Yeah, so much better for them that he kicked them to the street.
And let me guess, dumped them out onto others to pay for until they could find another job?
How ethical. Much more ethical than asking them to accept competitive wages.
And it used to be that America was known for its management skills. Now, I think that the situation you describe is the the norm, not the exception.

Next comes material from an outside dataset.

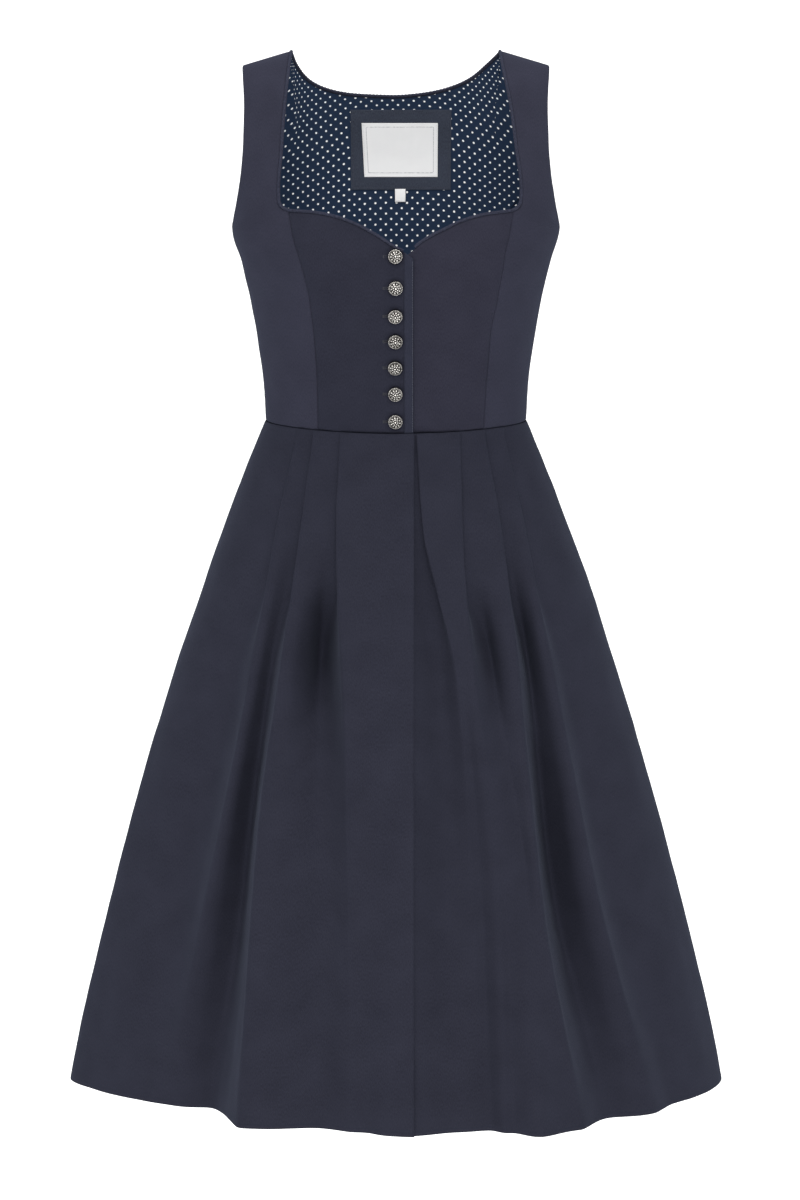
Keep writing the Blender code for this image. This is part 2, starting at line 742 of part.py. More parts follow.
def pace(angle, height):
    """Millimetres of outline for each radian at an angle."""
    step = 1e-4
    return np.linalg.norm(skirt_base(angle + step, height) - skirt_base(angle - step, height),
                          axis=-1) / (2 * step)


def by_level(fold, names, height):
    levels = [getattr(LEVELS, name.rsplit("_", 1)[-1]) for name in names]
    return smooth(levels, [getattr(fold, name) for name in names])(height)


def pocket_depth(fold, height):
    """How much deeper a fold's hollow is just below its pressed stretch."""
    return fold.pocket * np.exp(-(((height - POCKET_HEIGHT) / POCKET_LENGTH) ** 2))


def fold_facts(fold, height):
    """A fold's edge, ridge, valley and run at heights."""
    edge = by_level(fold, ["waist", "hip", "thigh", "knee", "hem"], height)
    ridge_in = by_level(fold, ["ridge_thigh", "ridge_knee", "ridge_hem"], height)
    valley_in = by_level(fold, ["valley_thigh", "valley_knee", "valley_hem"], height)
    valley_in = valley_in + pocket_depth(fold, height)
    run = by_level(fold, ["run_thigh", "run_knee", "run_hem"], height)
    return edge, ridge_in, valley_in, run


def fold_stations(fold, slope, height):
    """The fold's own points from its edge to its hollow: distance past the edge, and inset.

    Pressed flat the cloth turns back under itself by a tuck and forward again. Lower down
    the same points open into a crest and a hollow.
    """
    _, ridge_in, valley_in, run = fold_facts(fold, height)
    opened = ease(-height, -OPENS.start, -OPENS.end)
    back_in = TUCK - FOLD_ROUND
    pressed = [
        (-FOLD_ROUND, slope * FOLD_ROUND),
        (0.0, LAYER / 2),
        (-FOLD_ROUND, LAYER + slope * FOLD_ROUND),
        (-back_in, LAYER + slope * back_in),
        (-TUCK, 1.5 * LAYER + slope * TUCK),
        (-back_in, 2 * LAYER + slope * back_in),
        (3.0, 2 * LAYER),
    ]
    sharp = fold.crest * ease(-height, -SHARPENS.start, -SHARPENS.end)
    sharp = sharp * (1 - ease(-height, -SOFTENS.start, -SOFTENS.end))
    stations = []
    for (near, deep), even, steep in zip(pressed, EVEN_CREST, SHARP_CREST):
        along, down = mix(even[0], steep[0], sharp), mix(even[1], steep[1], sharp)
        low = mix(ridge_in, valley_in, down)
        stations.append((mix(near, along * run, opened), mix(deep, low, opened)))
    return stations


def half_ring(folds, start, side, end_inset, height, back=False):
    """Plan points of one half of the skirt at heights, from its middle out to the side seam.

    start holds the points before the first fold, as distance across and inset.
    """
    points = [(skirt_angle(across, height, back), inset) for across, inset in start]
    last_deep = start[-1][1]
    last_angle = points[-1][0]
    hole = 0.0
    for fold in folds:
        edge, _, _, _ = fold_facts(fold, height)
        middle = skirt_angle(edge, height, back)
        speed = pace(middle, height)
        wide = np.maximum(np.abs(middle - last_angle) * speed, 8.0)
        opened = ease(-height, -OPENS.start, -OPENS.end)
        slope = np.where(last_deep > 1.0, 2 * LAYER / wide, 0.0) * (1 - opened)
        own = fold_stations(fold, slope if fold.faces == OUT else 0.0, height)
        turn = -1.0 if back else 1.0
        if fold.faces == IN:
            own = [(-near, deep) for near, deep in reversed(own)]
        own = [(middle + turn * near / speed, deep) for near, deep in own]
        first_angle, first_deep = own[0]
        for share, rise in ((0.5, 0.66),) if back else FAR_SIDE:
            deep = mix(last_deep - hole, first_deep, rise) + hole * (1 - share) ** 3
            points.append((mix(last_angle, first_angle, share), deep))
        points.extend(own)
        last_angle, last_deep = own[-1]
        hole = opened * pocket_depth(fold, height)
    side_angle = np.full_like(height, math.pi / 2)
    for share in SIDE_SHARES:
        angle = mix(last_angle, side_angle, share)
        inset = last_deep * np.sqrt(np.abs(np.cos(angle) / np.cos(last_angle)))
        room = SIDE_ROOM * np.abs(skirt_base(angle, height)[..., 1])
        points.append((angle, np.minimum(inset, room)))
    hold_back = (SEAM_GAP / 2) / pace(side_angle, height) * (-1 if back else 1)
    points.append((side_angle - hold_back, end_inset))
    return [(side * angle, inset + 0 * height) for angle, inset in points]


def skirt_height(angle, row):
    """Height of a row of the skirt: it follows the waist seam above and is level at the hem."""
    return mix(waist(angle) - SEAM_GAP / 2, HEM_HEIGHT, row)


def plan_normals(plan):
    """Normals of a polyline in plan, stretched at its corners so that a wall keeps its width."""
    edges = np.diff(plan, axis=0)
    edges /= np.maximum(np.linalg.norm(edges, axis=-1, keepdims=True), 1e-9)
    sides = np.stack([edges[..., 1], -edges[..., 0]], axis=-1)
    before = np.concatenate([sides[:1], sides])
    after = np.concatenate([sides, sides[-1:]])
    normal = before + after
    normal /= np.maximum(np.linalg.norm(normal, axis=-1, keepdims=True), 1e-9)
    spread = np.sum(normal * before, axis=-1, keepdims=True)
    return normal / np.maximum(spread, 0.66)


def skirt_wall(name, ring, material):
    """A skirt panel's wall from its ring, a function of height that gives plan points."""
    grid = []
    for row in SKIRT_ROWS:
        level = mix(WAIST_HEIGHT, HEM_HEIGHT, row)
        stations = ring(np.array([level]))
        angles = np.array([float(angle[0]) for angle, _ in stations])
        insets = np.array([float(np.broadcast_to(inset, (1,))[0]) for _, inset in stations])
        heights = skirt_height(angles, row)
        base = skirt_base(angles, heights)
        step = 1e-4
        along = skirt_base(angles + step, heights) - skirt_base(angles - step, heights)
        along /= np.linalg.norm(along, axis=-1, keepdims=True)
        outward = np.stack([along[:, 1], -along[:, 0]], axis=-1)
        plan = base + np.outer(insets * np.sign(np.cos(angles)), (0, 1))
        wide = plan_normals(plan)
        wide[[0, -1]] = outward[[0, -1]]
        wide *= SKIRT_CLOTH / 2
        grid.append((plan, wide, heights))
    outer = np.stack([np.column_stack([p + w, h]) for p, w, h in grid], axis=1)
    inner = np.stack([np.column_stack([p - w, h]) for p, w, h in grid], axis=1)
    return wall(name, outer, inner, material)


def build_skirt(material):
    """Right front, which laps over the left front at the centre, then the left front and back."""
    def right_ring(height):
        fall = ease(-height, 560, 1033)
        start = [(-CUT_EDGE, 0.0), (-4.0, 2.0 * fall), (14.0, 6.0 * fall)]
        return half_ring(RIGHT_FOLDS, start, -1, 0.0, height)

    def left_ring(height):
        fall = ease(-height, 560, 1033)
        start = [(UNDER_EDGE, LAYER + 2.2 * fall), (CUT_EDGE - 3, LAYER + 0.2 + 0.5 * fall)]
        return half_ring(LEFT_FOLDS, start, 1, 0.0, height)

    def back_ring(height):
        left = half_ring(back_folds(), [(0.0, 0.0), (16.0, 0.0)], 1, 0.0, height, back=True)
        right = half_ring(back_folds(), [(0.0, 0.0), (16.0, 0.0)], 1, 0.0, height, back=True)
        mirrored = [(2 * math.pi - angle, inset) for angle, inset in right[1:]]
        return left[::-1] + mirrored

    skirt_wall("skirt_front_right", lambda h: right_ring(h)[::-1], material)
    skirt_wall("skirt_front_left", left_ring, material)
    skirt_wall("skirt_back", back_ring, material)


def main():
    clear_scene()
    navy = cloth_material("navy_cloth", NAVY_CLOTH)
    dotted = cloth_material("dotted_lining", DOTTED_LINING)
    cord = cloth_material("dark_cord", DARK_CORD)
    ribbon = cloth_material("white_ribbon", WHITE_RIBBON)
    silver = cloth_material("old_silver", OLD_SILVER)
    for side in (RIGHT, LEFT):
        build_front(side, navy)
        build_side_back(side, navy)
        build_front_piping(side, cord)
    # The back is narrow at the waist, and wide enough above to carry both straps. The dotted
    # lining that shows through the neck has the same cut.
    panel("back", back_grid(), navy, CLOTH)
    panel("back_lining", back_grid(), dotted, LINING_CLOTH, lift=-(CLOTH + SEAM_GAP))
    build_back_piping(cord)
    for plate in LABELS:
        build_label(plate, navy if plate.name == "label_patch" else ribbon)
    build_placket(navy)
    build_buttons(silver)
    build_skirt(cloth_material("skirt_navy", SKIRT_NAVY))


main()
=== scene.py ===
"""The looks of a navy dirndl, filled out as it is worn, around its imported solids."""

import math
from collections import namedtuple

import bpy
import numpy as np
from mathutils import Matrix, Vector


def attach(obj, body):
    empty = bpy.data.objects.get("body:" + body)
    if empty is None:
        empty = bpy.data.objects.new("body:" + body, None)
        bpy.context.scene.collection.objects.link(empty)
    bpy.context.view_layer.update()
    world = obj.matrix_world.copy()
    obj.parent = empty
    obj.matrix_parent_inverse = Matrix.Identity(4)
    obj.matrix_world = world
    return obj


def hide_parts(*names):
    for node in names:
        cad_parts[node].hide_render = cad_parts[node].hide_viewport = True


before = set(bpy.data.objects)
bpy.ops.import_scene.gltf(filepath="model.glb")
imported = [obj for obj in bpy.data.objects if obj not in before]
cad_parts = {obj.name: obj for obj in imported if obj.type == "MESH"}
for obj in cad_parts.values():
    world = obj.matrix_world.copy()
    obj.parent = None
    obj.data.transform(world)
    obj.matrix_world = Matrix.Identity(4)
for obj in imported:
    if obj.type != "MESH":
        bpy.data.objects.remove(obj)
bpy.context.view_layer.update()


# The studio. The camera stands 3.5 m off, a little below the neckline, and looks down by 6.8
# degrees. Floor and walls are near white, and broad soft lights show the folds of the dark cloth.

MM = 0.001
scene = bpy.context.scene
scene.view_settings.view_transform = "Standard"


def put(name, data):
    """A new object in the scene."""
    thing = bpy.data.objects.new(name, data)
    scene.collection.objects.link(thing)
    return thing


FOCAL_PIXELS, PICTURE_PIXELS, SENSOR = 3525, 1200, 36
camera = put("camera", bpy.data.cameras.new("camera"))
scene.camera = camera
camera.data.lens = SENSOR * FOCAL_PIXELS / PICTURE_PIXELS
camera.data.clip_end = 30
camera.location = (0.004, -3.5002, -0.1256)
camera.rotation_euler = (math.radians(90 - 6.8), 0, 0)


class Nodes:
    """Puts nodes into a tree. Sockets go by name, or by number as in i0."""

    def __init__(self, tree):
        self.tree = tree

    def feed(self, node, **inputs):
        """Links or sets a node's inputs."""
        for name, value in inputs.items():
            numbered = name[0] == "i" and name[1:].isdigit()
            socket = node.inputs[int(name[1:]) if numbered else name.replace("_", " ")]
            if isinstance(value, bpy.types.NodeSocket):
                self.tree.links.new(value, socket)
            else:
                socket.default_value = value
        return node

    def add(self, kind, settings=(), **inputs):
        node = self.tree.nodes.new(kind)
        for name, value in dict(settings).items():
            setattr(node, name, value)
        return self.feed(node, **inputs)

    def out(self, kind, settings=(), **inputs):
        """The first output of a new node."""
        return self.add(kind, settings, **inputs).outputs[0]

    def math(self, operation, *values):
        inputs = {f"i{k}": value for k, value in enumerate(values)}
        return self.out("ShaderNodeMath", {"operation": operation}, **inputs)

    def times(self, a, b):
        return self.math("MULTIPLY", a, b)

    def plus(self, a, b):
        return self.math("ADD", a, b)

    def blend(self, share, a, b):
        """Mixes two colours, each an output or three numbers."""
        a, b = (c if isinstance(c, bpy.types.NodeSocket) else (*c, 1) for c in (a, b))
        return self.add("ShaderNodeMix", {"data_type": "RGBA"}, i0=share, i6=a, i7=b).outputs[2]

    def spread(self, value, low, high, to_low=0.0, to_high=1.0):
        return self.out("ShaderNodeMapRange", {"interpolation_type": "SMOOTHSTEP"}, Value=value,
                        From_Min=low, From_Max=high, To_Min=to_low, To_Max=to_high)

    def noise(self, where, scale, **more):
        return self.out("ShaderNodeTexNoise", Vector=where, Scale=scale, **more)

    def bump(self, strength, depth, height):
        return self.out("ShaderNodeBump", Strength=strength, Distance=depth, Height=height)

    def uv(self):
        return self.add("ShaderNodeUVMap", {"uv_map": "cloth"}).outputs["UV"]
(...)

If allowed to live free, there will never be slums of the hard working, never happened or will happen. It didn't even happen during the "Great Depression". Their will be a revolution or Civil War before that. I'll bet you would probably be telling the rioters/rebels about benefits of the "Free market" - if it were to come to that. LOL
That has to be about the dumbest crap I’ve ever read and that quite a feat coming from a globalist bottom feeder.
Truth hurts, eh?
So, by your own admission, idiots are driving the process that outsources labor and wants to bring in cheap H-1B hires, because that management is unethical, driven solely by short-term thinking, and don't understand quality.

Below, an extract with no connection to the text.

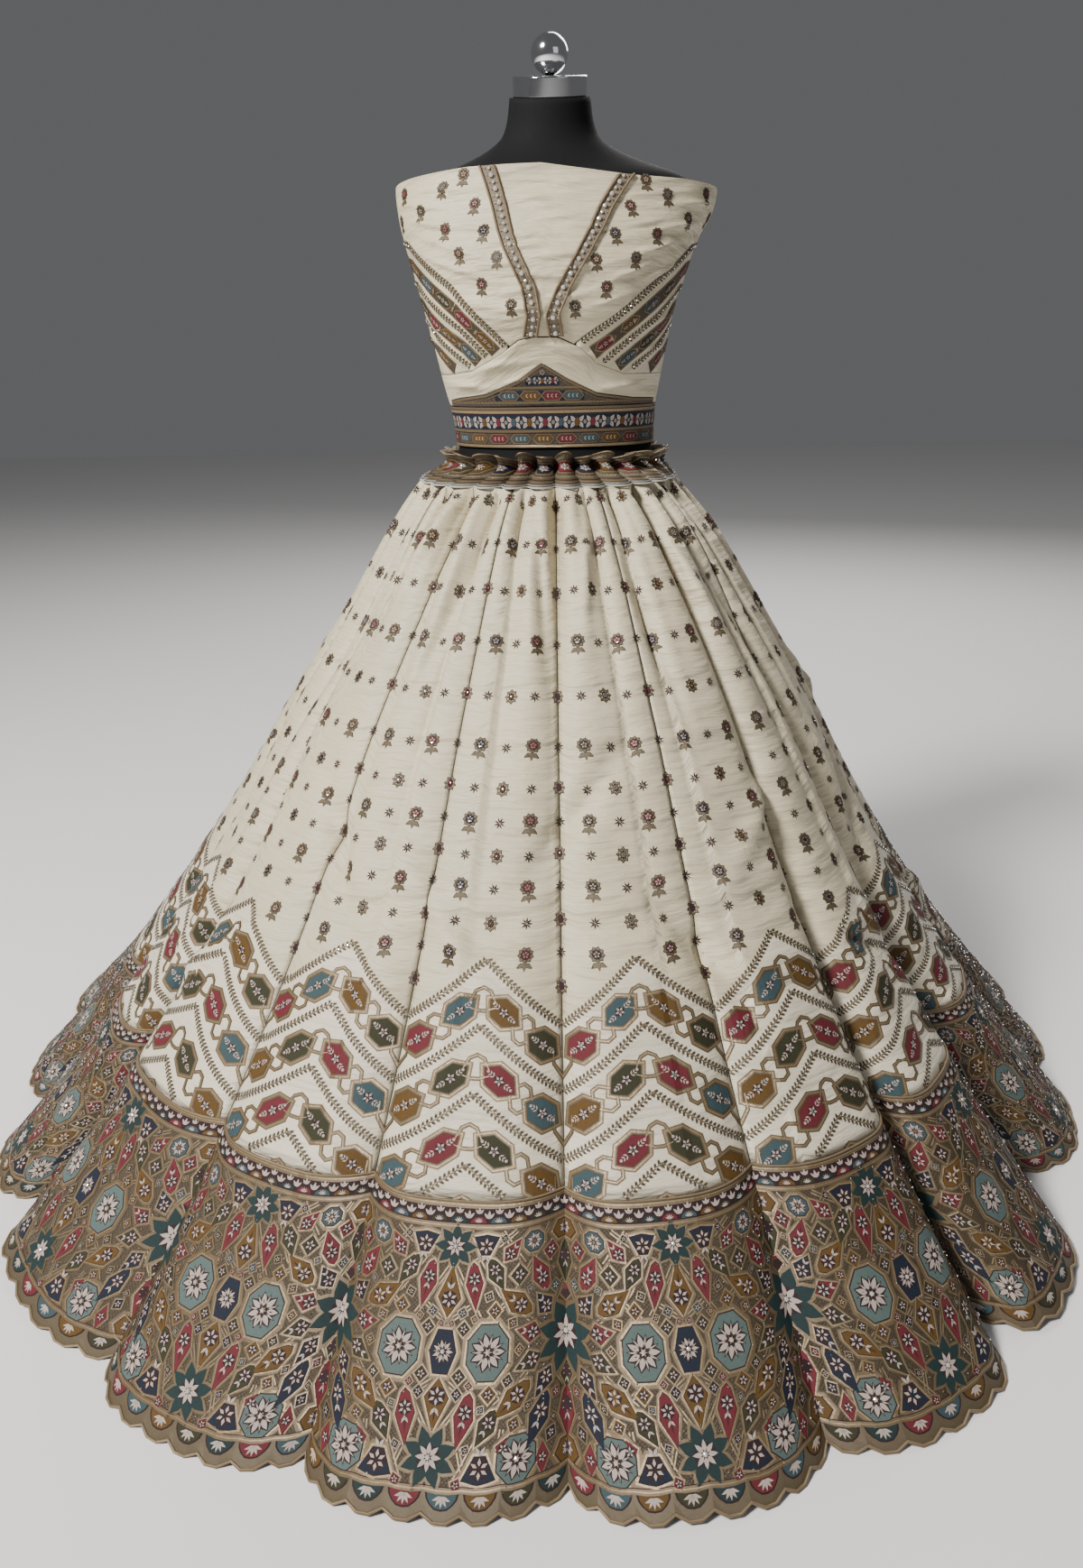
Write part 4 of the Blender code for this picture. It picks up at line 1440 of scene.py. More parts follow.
    def cord(self, name: str, colour: tuple, metallic: float) -> bpy.types.Material:
        """Twisted cord: slanting strands at full colour on their crowns, with painted shade in the grooves
        between them.

        Args:
            name: Name of the material.
            colour: Base colour.
            metallic: How metallic it is, from 0 to 1.

        Returns:
            The material.
        """
        material, g, surface = self._start(name, Metallic=metallic)
        place = g.add("ShaderNodeTexCoord").outputs["Object"]
        part = g.parts(place)
        across = g.maths("MULTIPLY", part[0], 2600.0)
        run = g.maths("ADD", across, g.maths("MULTIPLY", part[2], 3400.0))
        strand = g.maths("ABSOLUTE", g.maths("SINE", g.maths("MULTIPLY_ADD", part[1], 2100.0, run)))
        drift = g.add("ShaderNodeGroup", node_tree=self.drift, Size=0.03)
        # A shaded copy of the colour: painted shade in the grooves between strands; the drift also darkens
        # it at random
        dark = tuple(c * 0.45 for c in colour)
        worked = g.mix(strand, dark, colour)
        base = g.mix(g.maths("MULTIPLY", drift.outputs[0], 0.3), worked, dark)
        self._coloured(g, surface, base, g.maths("MULTIPLY_ADD", drift.outputs[1], 0.2, 0.35))
        self._bump(g, surface, strand, 0.7, 0.0003)
        return material


# Columns of the lattice across one kali, and its rows above and in the border
KALI_COLS = 24
KALI_ROWS = 66
BORDER_ROWS = 20

# Soft troughs (minus) and ridges (plus) pressed into the skirt:
# bearing in degrees, distance below the waist, half length, half width, slant in degrees, height
SKIRT_CREASES = (
    (-4, 0.14, 0.10, 0.009, 6, -0.0030), (9, 0.10, 0.08, 0.007, -8, 0.0024),
    (22, 0.19, 0.12, 0.010, 5, -0.0034), (-27, 0.17, 0.11, 0.009, -7, -0.0030),
    (38, 0.12, 0.09, 0.008, 10, 0.0026), (-43, 0.11, 0.08, 0.007, -9, 0.0026),
    (52, 0.25, 0.15, 0.011, 4, -0.0036), (-58, 0.24, 0.13, 0.012, -5, -0.0034),
    (3, 0.42, 0.10, 0.014, -38, -0.0032), (-16, 0.55, 0.09, 0.013, 42, 0.0028),
    (18, 0.60, 0.11, 0.015, 30, -0.0034), (30, 0.47, 0.08, 0.012, -48, 0.0028),
    (-34, 0.50, 0.12, 0.016, 35, -0.0036), (45, 0.66, 0.09, 0.014, 52, -0.0030),
    (-50, 0.68, 0.10, 0.013, -44, 0.0030), (62, 0.52, 0.12, 0.015, -25, -0.0034),
    (-70, 0.48, 0.11, 0.013, 28, -0.0032), (78, 0.72, 0.09, 0.014, 46, 0.0028),
    (95, 0.18, 0.12, 0.010, 5, -0.0032), (112, 0.44, 0.10, 0.014, -36, -0.0034),
    (128, 0.13, 0.09, 0.008, -9, 0.0026), (141, 0.62, 0.12, 0.015, 33, -0.0032),
    (158, 0.23, 0.13, 0.011, 6, -0.0034), (170, 0.50, 0.09, 0.013, -45, 0.0028),
    (-176, 0.15, 0.10, 0.009, -6, -0.0030), (-163, 0.70, 0.11, 0.014, 40, -0.0030),
    (-148, 0.34, 0.12, 0.013, -30, -0.0034), (-131, 0.12, 0.09, 0.008, 9, 0.0026),
    (-119, 0.57, 0.10, 0.014, 48, 0.0028), (-104, 0.21, 0.13, 0.011, -5, -0.0032),
    (-88, 0.75, 0.08, 0.013, -40, -0.0028), (86, 0.38, 0.09, 0.012, 38, 0.0026),
)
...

Somehow, I think we've found the disconnect here.
If I thought like you I would have jumped off of a bridge long ago. Just sayin’.......
Some very ethical people are poor managers.
Sorry, but I have to run...gotta go earn my paycheck.
I don’t think propping up the costs to the business makes it more competitive. I told you point blank that costs were NOT propped up. Wages were stagnant for 5 years. Why do you think they started hiring illegals in the first place? To be more competitive. Finally, when China started doing commercial printing, it was impossible to compete.
I’m giving you an example of how globalization is not free trade, free market, or anything else but taking advantage of artificial, government created, local situations, and is nothing but another tool used to tear this country down to the level of the lowest common denominator.
It’s nation states versus globalism. I choose nation states.